With her father she was on stage at the Der Vogelhändler as Christel. From 1948 to 1950, she was engaged as a singer at the Landestheater Linz, then at the Volksoper Wien. From 1951, she was a member of the ensemble of the Vienna State Opera. She made her State Opera debut on 19 May 1951 as one of the four Edelknaben in Wagner's Lohengrin. After the opera building was destroyed in bombing raids in March 1945, the rehearsals and performances were held at the Theater an der Wien until its reopening in 1955. At the Salzburger Festspiele, she appeared as Barbarina in Mozart's Le nozze di Figaro in 1953 and 1960, and in Verdi's Don Carlos in 1960. With the Wiener Solistenorchester under the direction of Karl Grell, she made television appearances as an operetta and Wienerlied singer.
She said her farewell to the State Opera on 13 December 1978 in Wagner's Die Walküre. In total she played 66 different roles in 1206 performances.

In 1974 she was awarded the title Österreichische Kammersängerin.

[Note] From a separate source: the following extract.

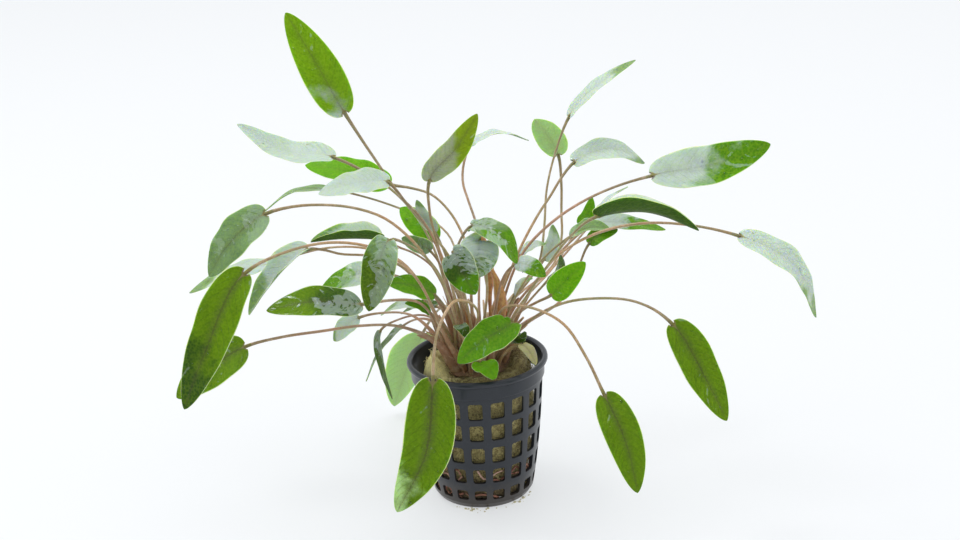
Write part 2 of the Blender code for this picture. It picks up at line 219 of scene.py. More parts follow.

Maikl died on 10 December 2014 at the age of 89 in the artists' home in Baden near Vienna, where she was a member of the board of the association Künstler helfen Künstler and spent her last years. She was buried at her father's side in the Vienna Central Cemetery (Group 33A/5/17).

== Awards ==
- Österreichisches Ehrenzeichen für Wissenschaft und Kunst.
- Goldene Ehrenmedaille der Bundeshauptstadt Wien.